-------- Information shown --------

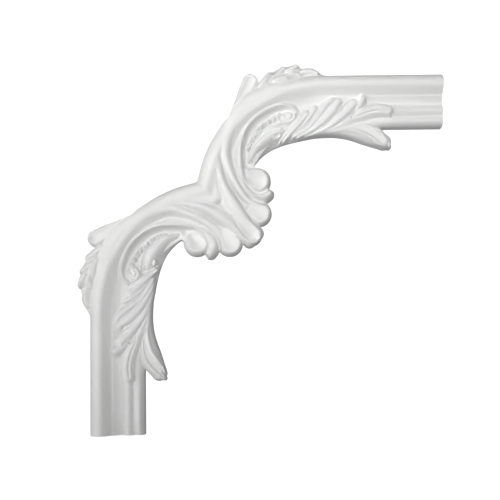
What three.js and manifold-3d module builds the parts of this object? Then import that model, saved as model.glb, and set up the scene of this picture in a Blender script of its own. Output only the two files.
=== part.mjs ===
// Corner ornament for wall and ceiling panel mouldings: one light white casting with a flat back.
//
// The part lies against the wall on the plane Y = 0 and faces -Y. X runs to the right, Z up.
// The origin is on the back, on the corner's line of symmetry. One arm runs right, one runs down.
//
// The casting is symmetric about the corner's diagonal. One half is made, and its mirror is joined on.
// Plan places are in modules, measured from the point where the outer edges of the two straight
// mouldings would cross: the first number along the right arm, the second down the wall.
import * as THREE from "three";
import Module from "manifold-3d";

const wasm = await Module();
wasm.setup();

// Driving dimensions, in millimetres.
const mouldingWidth = 40;
const mouldingDepth = 20;
const plainRun = 38;

// The carving is drawn in modules, 54 to the width of the moulding, and its heights in steps,
// 20 to the depth of the moulding.
const modulesInWidth = 54;
const stepsInDepth = 20;
const unit = mouldingWidth / modulesInWidth;
const step = mouldingDepth / stepsInDepth;

// The corner's own layout, in modules.
const originAlong = 134;
const lastLeafTip = 303;
const armLength = lastLeafTip + plainRun / unit;
const bendRadius = 127.5;
const bendCentre = [232.7, bendRadius];
const bendSweep = THREE.MathUtils.degToRad(75);
const bendSteps = 5;
const tailLength = 48;
const blendRun = 22;
const armShareAtBend = 0.45;
const bendNarrowing = 0.93;
const mitreOverlap = 0.25;
const draft = 0.05;
const dotLength = 0.2;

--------

### Your goal
Write the data from above out again, exactly.

### Task response
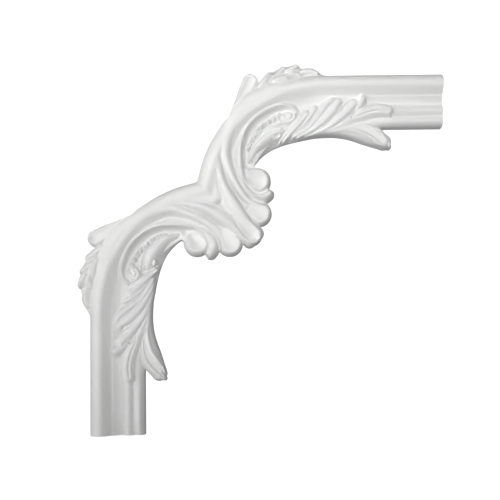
What three.js and manifold-3d module builds the parts of this object? Then import that model, saved as model.glb, and set up the scene of this picture in a Blender script of its own. Output only the two files.
=== part.mjs ===
// Corner ornament for wall and ceiling panel mouldings: one light white casting with a flat back.
//
// The part lies against the wall on the plane Y = 0 and faces -Y. X runs to the right, Z up.
// The origin is on the back, on the corner's line of symmetry. One arm runs right, one runs down.
//
// The casting is symmetric about the corner's diagonal. One half is made, and its mirror is joined on.
// Plan places are in modules, measured from the point where the outer edges of the two straight
// mouldings would cross: the first number along the right arm, the second down the wall.
import * as THREE from "three";
import Module from "manifold-3d";

const wasm = await Module();
wasm.setup();

// Driving dimensions, in millimetres.
const mouldingWidth = 40;
const mouldingDepth = 20;
const plainRun = 38;

// The carving is drawn in modules, 54 to the width of the moulding, and its heights in steps,
// 20 to the depth of the moulding.
const modulesInWidth = 54;
const stepsInDepth = 20;
const unit = mouldingWidth / modulesInWidth;
const step = mouldingDepth / stepsInDepth;

// The corner's own layout, in modules.
const originAlong = 134;
const lastLeafTip = 303;
const armLength = lastLeafTip + plainRun / unit;
const bendRadius = 127.5;
const bendCentre = [232.7, bendRadius];
const bendSweep = THREE.MathUtils.degToRad(75);
const bendSteps = 5;
const tailLength = 48;
const blendRun = 22;
const armShareAtBend = 0.45;
const bendNarrowing = 0.93;
const mitreOverlap = 0.25;
const draft = 0.05;
const dotLength = 0.2;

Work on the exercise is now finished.